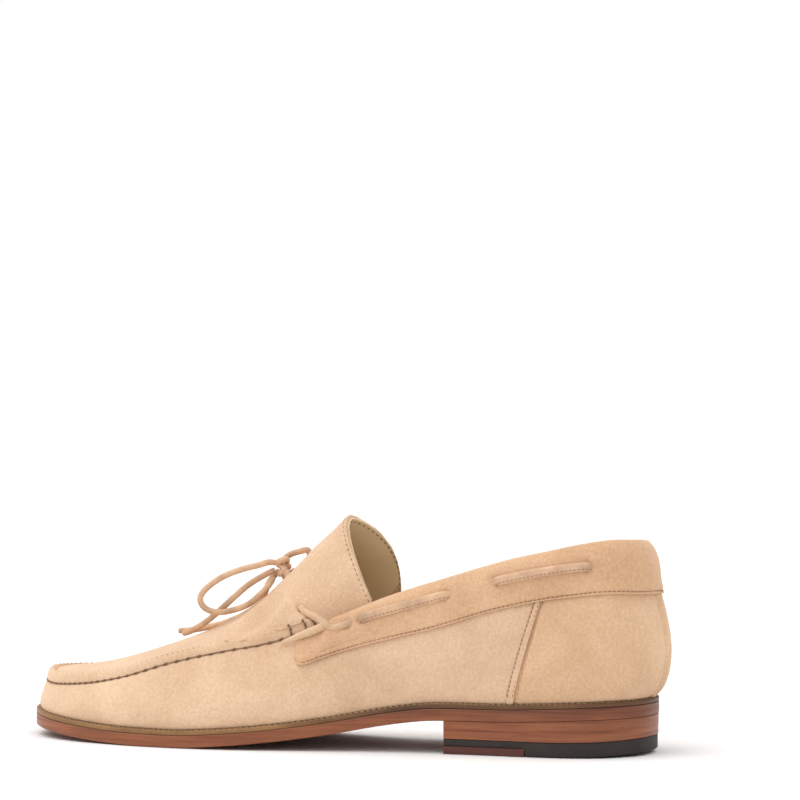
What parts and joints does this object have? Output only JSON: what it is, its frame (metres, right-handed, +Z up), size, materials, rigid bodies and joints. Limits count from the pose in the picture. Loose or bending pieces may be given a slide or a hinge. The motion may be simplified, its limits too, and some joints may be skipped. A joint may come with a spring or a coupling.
{
  "type": "laced suede moccasin",
  "caption": "Low suede moccasin for a left foot, with a sewn apron and tongue, a rolled collar threaded with a lace tied in a bow, and a welted leather sole with a stacked heel.",
  "frame": {"origin": "on the floor, under the middle of the shoe's bounding box without its free bow", "axes": "+Y points to the heel and -Y to the toe, +X to the outer side of the left foot, +Z up"},
  "size_m": [0.101, 0.2974, 0.101],
  "materials": {
    "suede": "napped suede, matt",
    "lining_leather": "smooth calf lining, low sheen",
    "lace_leather": "rolled leather lace, satin",
    "sole_leather": "vegetable-tanned sole leather, burnished edge",
    "welt_leather": "waxed leather welt, satin",
    "rubber": "moulded rubber, matt",
    "heel_insert_leather": "dyed sole leather, satin",
    "cork": "granular cork, matt",
    "insole_leather": "plain insole leather, matt",
    "pad_foam": "soft latex foam, matt",
    "stiffener": "fibre stiffener board, matt",
    "steel": "plain steel, satin"
  },
  "bodies": {
    "shoe": {"apron": "suede", "apron_lining": "lining_leather", "bow_end_inner": "lace_leather", "bow_end_outer": "lace_leather", "bow_knot": "lace_leather", "bow_loop_inner": "lace_leather", "bow_loop_outer": "lace_leather", "collar": "suede", "cork_filler": "cork", "heel_counter": "stiffener", "heel_insert": "heel_insert_leather", "heel_lift_lower": "sole_leather", "heel_lift_upper": "sole_leather", "heel_nail_1": "steel", "heel_nail_2": "steel", "heel_nail_3": "steel", "heel_nail_4": "steel", "heel_nail_5": "steel", "heel_pad": "pad_foam", "heel_top_piece": "rubber", "insole_board": "insole_leather", "lace": "lace_leather", "outsole": "sole_leather", "quarter_inner": "suede", "quarter_lining": "lining_leather", "quarter_outer": "suede", "shank": "steel", "sock_liner": "lining_leather", "toe_puff": "stiffener", "vamp": "suede", "vamp_lining": "lining_leather", "welt": "welt_leather"},
    "tongue": {"tongue_flap": "suede", "tongue_lining": "lining_leather"}
  },
  "joints": [
    {"name": "tongue_flex", "type": "hinge", "parent": "shoe", "child": "tongue", "pos_m": [0, -0.013, 0.0886], "axis": [1, 0, 0], "range_deg": [0, 12], "stiffness_Nm_per_rad": 0.01}
  ]
}
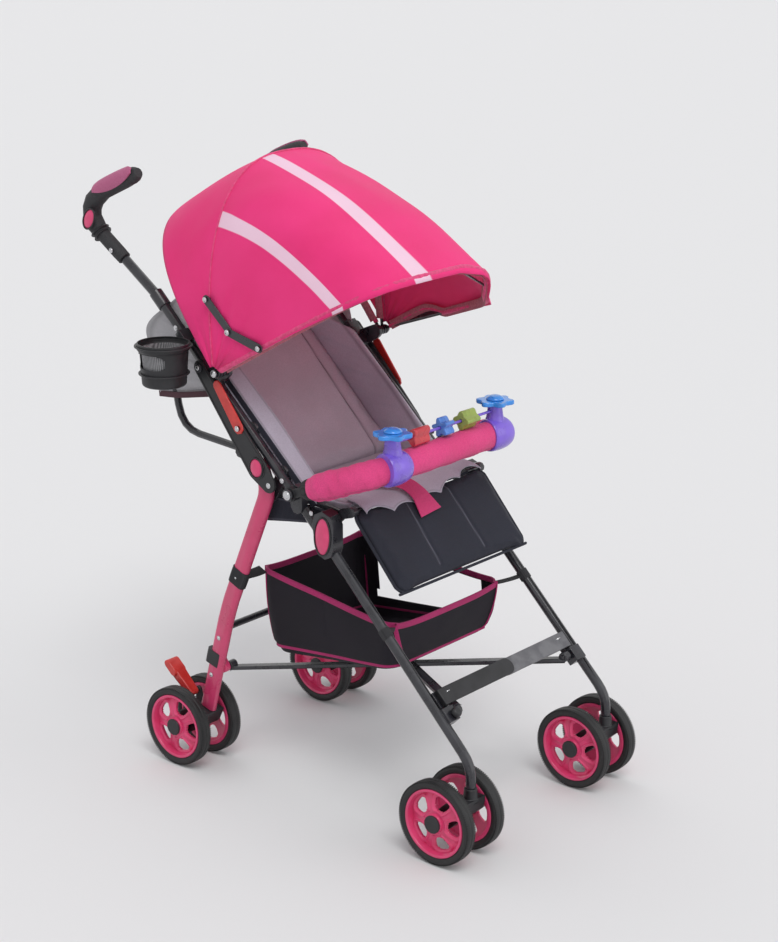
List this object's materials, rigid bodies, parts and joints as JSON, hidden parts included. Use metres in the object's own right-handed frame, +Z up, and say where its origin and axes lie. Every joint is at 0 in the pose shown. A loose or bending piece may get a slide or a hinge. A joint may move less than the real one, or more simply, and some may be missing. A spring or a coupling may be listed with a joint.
{
  "type": "umbrella stroller",
  "caption": "Folding umbrella stroller with twin wheels, hooked grips, reclining padded seat, calf rest, toy bar, sun canopy, basket and cup holder.",
  "frame": {"origin": "centre of the overall outline at floor level", "axes": "+Z up, the front of the stroller faces -Y, the seated child's right hand is towards -X"},
  "size_m": [0.5606, 0.9113, 1.1175],
  "materials": {
    "frame_black": "satin",
    "plastic_black": "matte",
    "leg_pink": "gloss",
    "plastic_pink": "gloss",
    "grip_foam": "matte",
    "tyre_black": "matte",
    "canopy_fabric": "matte",
    "stripe_white": "matte",
    "seat_grey": "matte",
    "seat_black": "matte",
    "mesh_grey": "matte",
    "pink_fabric": "matte",
    "red_plastic": "gloss",
    "purple_plastic": "gloss",
    "blue_plastic": "gloss",
    "green_plastic": "gloss",
    "rivet_steel": "satin"
  },
  "bodies": {
    "frame": {"main_frame_right": "frame_black", "main_frame_left": "frame_black", "front_brace_right": "plastic_black", "front_brace_left": "plastic_black", "canopy_bow_rear": "frame_black", "canopy_cloth": "canopy_fabric", "seat_pad": "seat_grey", "crotch_strap": "pink_fabric", "basket": "seat_black", "grip_right": "grip_foam", "grip_left": "grip_foam", "cup_holder": "plastic_black"},
    "side_links": {"side_link_right": "plastic_black", "side_link_left": "plastic_black"},
    "rear_legs": {"rear_leg_right": "leg_pink", "rear_leg_left": "leg_pink", "rear_hub_right": "plastic_black", "rear_hub_left": "plastic_black", "rear_crossbar": "frame_black"},
    "cross_braces": {"cross_brace_a": "frame_black", "cross_brace_b": "frame_black"},
    "fold_lever_right": {"fold_lever_right": "red_plastic"},
    "fold_lever_left": {"fold_lever_left": "red_plastic"},
    "canopy_front": {"canopy_bow_front": "frame_black"},
    "canopy_mid": {"canopy_bow_mid": "frame_black"},
    "canopy_stays_rear": {"canopy_stay_rear_right": "plastic_black", "canopy_stay_rear_left": "plastic_black"},
    "canopy_stays_front": {"canopy_stay_front_right": "plastic_black", "canopy_stay_front_left": "plastic_black"},
    "backrest": {"backrest": "seat_grey"},
    "recline_bar": {"recline_bar": "frame_black"},
    "calf_rest": {"calf_rest": "seat_black"},
    "toy_bar": {"toy_bar": "pink_fabric", "toy_rail": "purple_plastic"},
    "flower_right": {"toy_flower_right": "blue_plastic"},
    "flower_left": {"toy_flower_left": "blue_plastic"},
    "propeller": {"toy_propeller": "red_plastic"},
    "star": {"toy_star": "blue_plastic"},
    "clover": {"toy_clover": "green_plastic"},
    "caster_right": {"caster_right": "plastic_black"},
    "caster_left": {"caster_left": "plastic_black"},
    "brake_pedal_right": {"brake_pedal_right": "red_plastic"},
    "brake_pedal_left": {"brake_pedal_left": "red_plastic"},
    "wheel_front_right_outer": {"tyre_front_right_outer": "tyre_black", "rim_front_right_outer": "plastic_pink"},
    "wheel_front_right_inner": {"tyre_front_right_inner": "tyre_black", "rim_front_right_inner": "plastic_pink"},
    "wheel_rear_right_outer": {"tyre_rear_right_outer": "tyre_black", "rim_rear_right_outer": "plastic_pink"},
    "wheel_rear_right_inner": {"tyre_rear_right_inner": "tyre_black", "rim_rear_right_inner": "plastic_pink"},
    "wheel_front_left_outer": {"tyre_front_left_outer": "tyre_black", "rim_front_left_outer": "plastic_pink"},
    "wheel_front_left_inner": {"tyre_front_left_inner": "tyre_black", "rim_front_left_inner": "plastic_pink"},
    "wheel_rear_left_outer": {"tyre_rear_left_outer": "tyre_black", "rim_rear_left_outer": "plastic_pink"},
    "wheel_rear_left_inner": {"tyre_rear_left_inner": "tyre_black", "rim_rear_left_inner": "plastic_pink"}
  },
  "joints": [
    {"name": "fold", "type": "hinge", "parent": "frame", "child": "side_links", "pos_m": [0.03035, 0.17967, 0.7581], "axis": [1, 0, 0], "range_deg": [0, 147], "deforming": ["basket"]},
    {"name": "rear_leg_fold", "type": "hinge", "parent": "side_links", "child": "rear_legs", "pos_m": [0.03035, 0.0457, 0.60123], "axis": [1, 0, 0], "range_deg": [-203.4, 0.3]},
    {"name": "cross_brace_fold", "type": "hinge", "parent": "frame", "child": "cross_braces", "pos_m": [0.03035, -0.35667, 0.24395], "axis": [1, 0, 0], "range_deg": [-0.3, 34.8]},
    {"name": "fold_lever_right_turn", "type": "hinge", "parent": "side_links", "child": "fold_lever_right", "pos_m": [-0.18215, 0.08324, 0.66649], "axis": [-1, 0, 0], "range_deg": [0, 18]},
    {"name": "fold_lever_left_turn", "type": "hinge", "parent": "side_links", "child": "fold_lever_left", "pos_m": [0.24285, 0.08324, 0.66649], "axis": [-1, 0, 0], "range_deg": [0, 18]},
    {"name": "canopy_fold", "type": "hinge", "parent": "frame", "child": "canopy_front", "pos_m": [0.03035, 0.1233, 0.76], "axis": [-1, 0, 0], "range_deg": [0, 84], "deforming": ["canopy_cloth"]},
    {"name": "canopy_mid_fold", "type": "hinge", "parent": "frame", "child": "canopy_mid", "pos_m": [0.03035, 0.1233, 0.76], "axis": [-1, 0, 0], "range_deg": [-0.3, 26.3]},
    {"name": "canopy_stay_rear_turn", "type": "hinge", "parent": "canopy_mid", "child": "canopy_stays_rear", "pos_m": [0.03035, 0.13508, 0.88946], "axis": [1, 0, 0], "range_deg": [-0.3, 40.07]},
    {"name": "canopy_stay_front_turn", "type": "hinge", "parent": "canopy_front", "child": "canopy_stays_front", "pos_m": [0.03035, 0.00982, 0.82342], "axis": [1, 0, 0], "range_deg": [-40.07, 0.3]},
    {"name": "backrest_recline", "type": "hinge", "parent": "frame", "child": "backrest", "pos_m": [0.03035, 0.0313, 0.548], "axis": [1, 0, 0], "range_deg": [0, 26]},
    {"name": "recline_bar_turn", "type": "hinge", "parent": "frame", "child": "recline_bar", "pos_m": [0.03035, 0.1083, 0.613], "axis": [1, 0, 0], "range_deg": [-0.3, 35.92]},
    {"name": "calf_rest_tilt", "type": "hinge", "parent": "frame", "child": "calf_rest", "pos_m": [0.03035, -0.1437, 0.552], "axis": [-1, 0, 0], "range_deg": [0, 46]},
    {"name": "toy_bar_lift", "type": "hinge", "parent": "frame", "child": "toy_bar", "pos_m": [0.03035, -0.0407, 0.573], "axis": [-1, 0, 0], "range_deg": [0, 55]},
    {"name": "flower_right_spin", "type": "hinge", "parent": "toy_bar", "child": "flower_right", "pos_m": [-0.10965, -0.2037, 0.6924], "axis": [0, 0, 1], "continuous": true},
    {"name": "flower_left_spin", "type": "hinge", "parent": "toy_bar", "child": "flower_left", "pos_m": [0.17035, -0.2037, 0.6924], "axis": [0, 0, 1], "continuous": true},
    {"name": "propeller_spin", "type": "hinge", "parent": "toy_bar", "child": "propeller", "pos_m": [-0.04365, -0.2037, 0.677], "axis": [1, 0, 0], "continuous": true},
    {"name": "star_spin", "type": "hinge", "parent": "toy_bar", "child": "star", "pos_m": [0.02635, -0.2037, 0.677], "axis": [1, 0, 0], "continuous": true},
    {"name": "clover_spin", "type": "hinge", "parent": "toy_bar", "child": "clover", "pos_m": [0.09035, -0.2037, 0.677], "axis": [1, 0, 0], "continuous": true},
    {"name": "caster_right_swivel", "type": "hinge", "parent": "frame", "child": "caster_right", "pos_m": [-0.16565, -0.4207, 0.136], "axis": [0, 0, 1], "continuous": true},
    {"name": "brake_right_press", "type": "hinge", "parent": "rear_legs", "child": "brake_pedal_right", "pos_m": [-0.16565, 0.2343, 0.129], "axis": [-1, 0, 0], "range_deg": [0, 16]},
    {"name": "caster_left_swivel", "type": "hinge", "parent": "frame", "child": "caster_left", "pos_m": [0.22635, -0.4207, 0.136], "axis": [0, 0, 1], "continuous": true},
    {"name": "brake_left_press", "type": "hinge", "parent": "rear_legs", "child": "brake_pedal_left", "pos_m": [0.22635, 0.2343, 0.129], "axis": [-1, 0, 0], "range_deg": [0, 16]},
    {"name": "wheel_front_right_outer_spin", "type": "hinge", "parent": "caster_right", "child": "wheel_front_right_outer", "pos_m": [-0.20465, -0.3807, 0.075], "axis": [1, 0, 0], "continuous": true},
    {"name": "wheel_front_right_inner_spin", "type": "hinge", "parent": "caster_right", "child": "wheel_front_right_inner", "pos_m": [-0.12665, -0.3807, 0.075], "axis": [1, 0, 0], "continuous": true},
    {"name": "wheel_rear_right_outer_spin", "type": "hinge", "parent": "rear_legs", "child": "wheel_rear_right_outer", "pos_m": [-0.20465, 0.2333, 0.075], "axis": [1, 0, 0], "continuous": true},
    {"name": "wheel_rear_right_inner_spin", "type": "hinge", "parent": "rear_legs", "child": "wheel_rear_right_inner", "pos_m": [-0.12665, 0.2333, 0.075], "axis": [1, 0, 0], "continuous": true},
    {"name": "wheel_front_left_outer_spin", "type": "hinge", "parent": "caster_left", "child": "wheel_front_left_outer", "pos_m": [0.26535, -0.3807, 0.075], "axis": [1, 0, 0], "continuous": true},
    {"name": "wheel_front_left_inner_spin", "type": "hinge", "parent": "caster_left", "child": "wheel_front_left_inner", "pos_m": [0.18735, -0.3807, 0.075], "axis": [1, 0, 0], "continuous": true},
    {"name": "wheel_rear_left_outer_spin", "type": "hinge", "parent": "rear_legs", "child": "wheel_rear_left_outer", "pos_m": [0.26535, 0.2333, 0.075], "axis": [1, 0, 0], "continuous": true},
    {"name": "wheel_rear_left_inner_spin", "type": "hinge", "parent": "rear_legs", "child": "wheel_rear_left_inner", "pos_m": [0.18735, 0.2333, 0.075], "axis": [1, 0, 0], "continuous": true}
  ],
  "couplings": [
    {"joint": "rear_leg_fold", "follows": "fold", "ratio": -1.3816},
    {"joint": "cross_brace_fold", "follows": "fold", "ratio": 0.23469},
    {"joint": "canopy_mid_fold", "follows": "canopy_fold", "ratio": 0.30952},
    {"joint": "canopy_stay_rear_turn", "follows": "canopy_fold", "ratio": 0.47347},
    {"joint": "canopy_stay_front_turn", "follows": "canopy_fold", "ratio": -0.47347},
    {"joint": "recline_bar_turn", "follows": "backrest_recline", "ratio": 1.37}
  ]
}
__________________________________________________
* _Exercise directions_
Going through the records above, state how many lines carry "bodies", with no other text.

* _Complete output_
4